There's a right way and a wrong way to ship a car cheaply. The wrong way is chasing the lowest headline quote, which usually backfires into a pickup-day price hike. The right way is stacking a handful of legitimate levers — open transport, flexible timing, off-season scheduling, smart pickup choices, and early booking — that together can cut your cost by 30% to 50% without sacrificing reliability. This guide walks through each lever in order of impact, then explains the false economy that traps first-time shippers.
For the full picture of what sets your price in the first place, start with our main car shipping cost guide. This page is about pushing that price down honestly.
1. Choose open transport
This is the biggest single lever. Open transport — your car on an exposed multi-car trailer — costs 30–60% less than enclosed, and it's how the vast majority of vehicles, including brand-new cars from factories, are moved every day. Unless you're shipping a classic, exotic, or genuinely high-value vehicle, open is the obvious choice and saves the most money outright. On a cross-country move, choosing open over enclosed can put $500–$900 back in your pocket. The enclosed cost guide covers the exceptions where the premium is worth it; for everything else, open is the cheapest reliable option.
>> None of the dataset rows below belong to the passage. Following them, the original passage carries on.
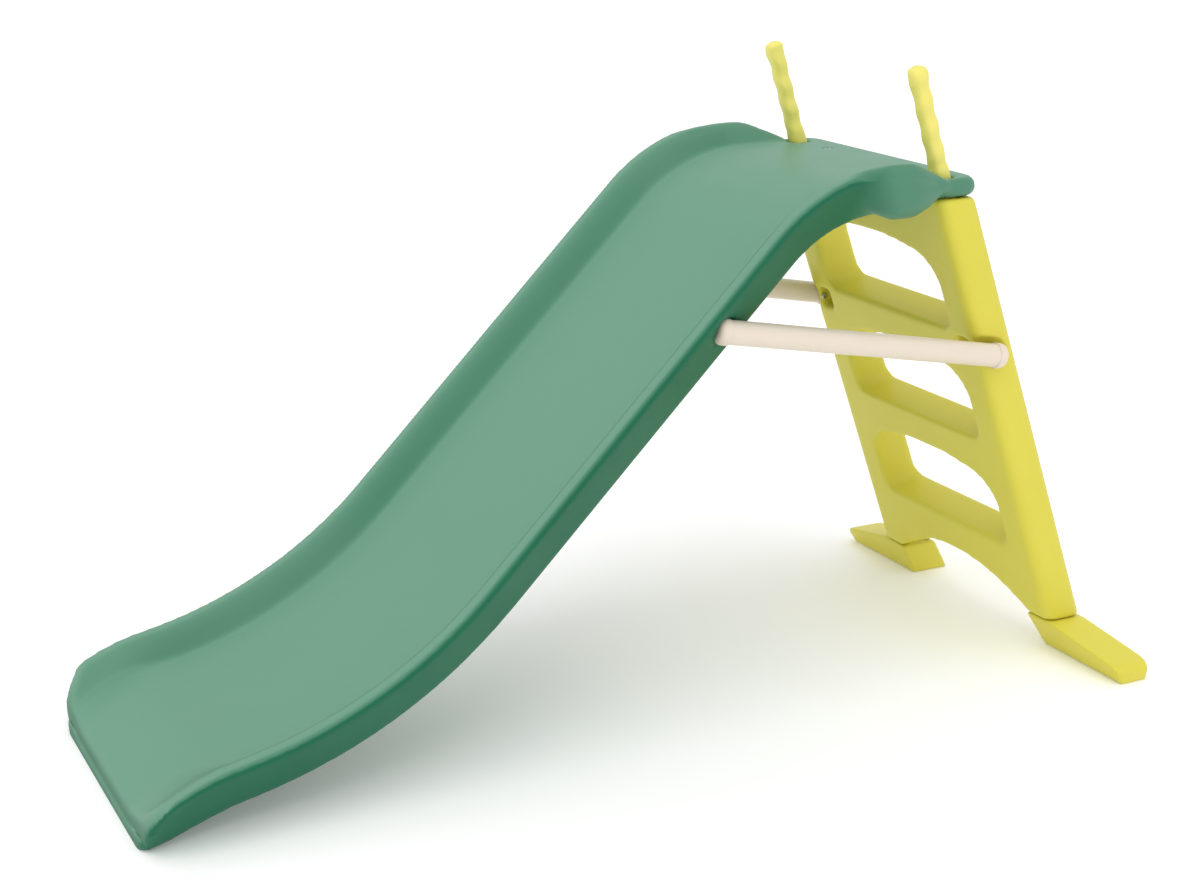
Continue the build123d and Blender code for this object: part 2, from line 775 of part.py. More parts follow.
def build():
    """Every piece of the slide, by name."""
    pieces = {"chute": chute(), "ladder": ladder()}
    for side in (1, -1):
        name = side_name(side)
        pieces[name + "_handle"] = handle(side)
        pieces[name + "_foot"] = foot(side)
        pieces[name + "_strut_tube"] = strut_tube(side)
        pieces[name + "_front_tube_cap"] = tube_cap(side, True)
        pieces[name + "_rear_tube_cap"] = tube_cap(side, False)
        pieces[name + "_deck_screw"] = deck_screw(side)
        pieces[name + "_deck_washer"] = deck_washer(side)
        pieces[name + "_deck_nut"] = deck_nut(side)
        pieces[name + "_handle_screw"] = rail_screw(handle_screw_place(side))
        pieces[name + "_foot_screw"] = rail_screw(foot_screw_place(side))
        pieces[name + "_strut_screw"] = rail_screw(strut_screw_place(side))
    return pieces


os.makedirs("parts", exist_ok=True)
for node, piece in build().items():
    export_step(piece, "parts/" + node + ".step")
    print(node, round(piece.volume / 1000, 1), "cm3")
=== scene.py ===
import json
import logging
import math
from dataclasses import dataclass
from enum import Enum

import bpy
import numpy as np
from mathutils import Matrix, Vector


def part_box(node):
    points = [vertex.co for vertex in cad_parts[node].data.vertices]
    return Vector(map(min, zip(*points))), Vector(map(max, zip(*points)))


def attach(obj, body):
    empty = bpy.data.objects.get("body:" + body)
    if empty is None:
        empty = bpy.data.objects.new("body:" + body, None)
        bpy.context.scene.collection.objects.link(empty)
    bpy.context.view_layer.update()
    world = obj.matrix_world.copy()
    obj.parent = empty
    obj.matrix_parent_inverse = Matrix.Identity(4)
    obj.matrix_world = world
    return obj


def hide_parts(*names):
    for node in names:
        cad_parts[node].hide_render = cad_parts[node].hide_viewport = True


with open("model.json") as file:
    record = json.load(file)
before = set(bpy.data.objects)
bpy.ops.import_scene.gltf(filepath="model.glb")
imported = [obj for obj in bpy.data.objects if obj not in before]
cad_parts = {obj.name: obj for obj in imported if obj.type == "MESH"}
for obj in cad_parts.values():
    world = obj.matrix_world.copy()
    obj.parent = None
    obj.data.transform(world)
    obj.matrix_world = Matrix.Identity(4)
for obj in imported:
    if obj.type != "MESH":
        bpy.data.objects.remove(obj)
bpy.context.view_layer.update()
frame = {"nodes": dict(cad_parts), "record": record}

log = logging.getLogger("wave_slide")

MM = 0.001


class Side(Enum):
    """The two sides of the slide; the value is the sign of Y."""

    LEFT = 1.0
    RIGHT = -1.0

    @property
    def word(self) -> str:
        """The side as the CAD nodes spell it."""
        return self.name.lower()


# ---------------------------------------------------------------- colours and nodes


def linear(hex_colour: str) -> tuple[float, float, float, float]:
    """Turn an sRGB hex colour to linear light.

    Args:
        hex_colour: six hex digits with a leading hash.

    Returns:
        Red, green, blue and alpha, as Blender's sockets take them.
    """
    channels = [int(hex_colour[i:i + 2], 16) / 255 for i in (1, 3, 5)]
    bright = [c / 12.92 if c <= 0.04045 else ((c + 0.055) / 1.055) ** 2.4 for c in channels]
    return (bright[0], bright[1], bright[2], 1.0)


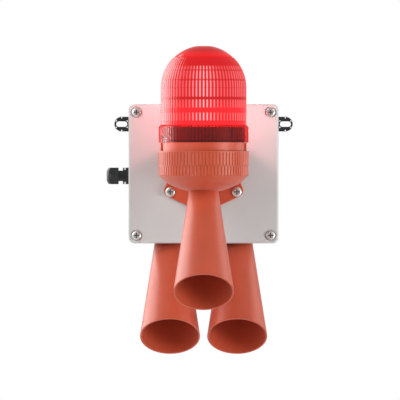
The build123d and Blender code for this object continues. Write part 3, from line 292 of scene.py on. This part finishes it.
def moulded(name, colour, roughness, grain=2200.0, depth=0.00003, painted_shade_above=None, sheen=0.0):
    """Moulded plastic or rubber with a fine spark-eroded grain and faint flow marks. Above a level it may
    be painted dark, as painted shade."""
    surface = Surface(name)
    flow = surface.noise(35.0, 4.0, surface.scaled((1.0, 1.0, 0.35)))
    tone = surface.mottled(flow, shade(colour, 0.93), shade(colour, 1.05))
    if painted_shade_above is not None:
        # Painted shade: above the level the colour turns nearly black
        above = surface.maths("GREATER_THAN", surface.axis("Z"), painted_shade_above)
        tone = surface.blend(above, tone, shade(colour, 0.18))
    surface.feed(tone, "Base Color")
    surface.feed(surface.spread(surface.noise(420.0, 2.0), roughness - 0.04, roughness + 0.06), "Roughness")
    surface.relief(surface.noise(grain, 2.0), depth, 0.5)
    surface.plain(Sheen_Weight=sheen, Sheen_Roughness=0.5)
    return surface.material


def drawn_metal(name, colour, roughness, stretch=(1.0, 1.0, 1.0)):
    """Metal with fine drawn or turned marks, and painted shade in its recesses."""
    surface = Surface(name)
    marks = surface.noise(1500.0, 3.0, surface.scaled(stretch))
    tone = surface.mottled(surface.noise(160.0), shade(colour, 0.86), colour)
    # Painted shade: the colour goes nearly black where the surface lies in a recess
    recess_shade_reach = 0.0025
    surface.feed(surface.blend(surface.openness(recess_shade_reach), shade(colour, 0.06), tone), "Base Color")
    surface.feed(surface.spread(marks, roughness - 0.08, roughness + 0.12), "Roughness")
    surface.relief(marks, 0.00002, 0.4)
    surface.plain(Metallic=1.0)
    return surface.material


def circuit_board(name, colour, copper):
    """Solder mask over copper, where tracks show as slightly raised lighter lines."""
    surface = Surface(name)
    tracks = surface.add("ShaderNodeTexBrick", offset=0.37, squash=0.6, squash_frequency=3)
    tracks.inputs["Scale"].default_value = 120.0
    tracks.inputs["Mortar Size"].default_value = 0.06
    tracks.inputs["Color1"].default_value = (*colour, 1.0)
    tracks.inputs["Color2"].default_value = (*shade(colour, 0.85), 1.0)
    tracks.inputs["Mortar"].default_value = (*copper, 1.0)
    surface.join(surface.place, tracks.inputs["Vector"])
    surface.feed(tracks.outputs["Color"], "Base Color")
    surface.feed(surface.spread(surface.noise(700.0), 0.22, 0.34), "Roughness")
    surface.relief(tracks.outputs["Fac"], 0.00004, 0.6)
    return surface.material


def lit_chip():
    """LED package with a glowing phosphor."""
    surface = Surface("led_chip")
    glow = surface.cells(220.0)
    surface.feed(surface.ramp(glow, [(0.0, (1.0, 0.55, 0.45)), (1.0, (1.0, 0.8, 0.75))]), "Base Color")
    surface.feed(surface.ramp(glow, [(0.0, (1.0, 0.25, 0.2)), (1.0, (1.0, 0.5, 0.45))]), "Emission Color")
    surface.plain(Emission_Strength=6.0, Roughness=0.3)
    return surface.material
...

2. Stay flexible on your dates
Flexibility is the lever most people underestimate. When you give a carrier a firm "must pick up Tuesday" demand, they have to prioritize your load over more convenient ones, and you pay for that priority. When you offer a flexible window — "anytime in the next week or two" — a carrier can fit your car onto a truck already running your lane, filling a slot they'd otherwise waste. That efficiency gets passed to you as a lower rate.
Booking at least two weeks ahead amplifies this: it gives more drivers a chance to bid on your shipment as they plan routes, which increases competition for your load. Flexible dates plus early booking is the combination that consistently produces the best price.
3. Ship in the off-season
Auto transport prices swing with demand across the year. Summer and late spring are the busiest and priciest; the dead of winter — roughly January into early March — brings the lowest rates of the year. The same route that costs $1,200 in July might run $800 in January. If your timing has any give, shipping in the off-season is one of the most reliable ways to save real money. Our best time of year to ship a car guide maps the seasonal calendar in detail, including the direction-of-travel effect that can save even more.
4. Be smart about pickup and delivery
Two related choices here. First, door-to-door is the convenient default, but if there's a terminal near both ends of your move, terminal-to-terminal can be cheaper — though terminals are increasingly rare and add storage hassle, a trade-off we weigh in the door-to-door vs. terminal guide. Second, and more practically: if you're shipping to or from a rural address, offering to meet the driver at a large, accessible spot near a major highway — a mall or big-box parking lot off the interstate — can shave the $100–$300 detour premium carriers charge to reach hard-to-access locations. The distance and route guide explains that premium.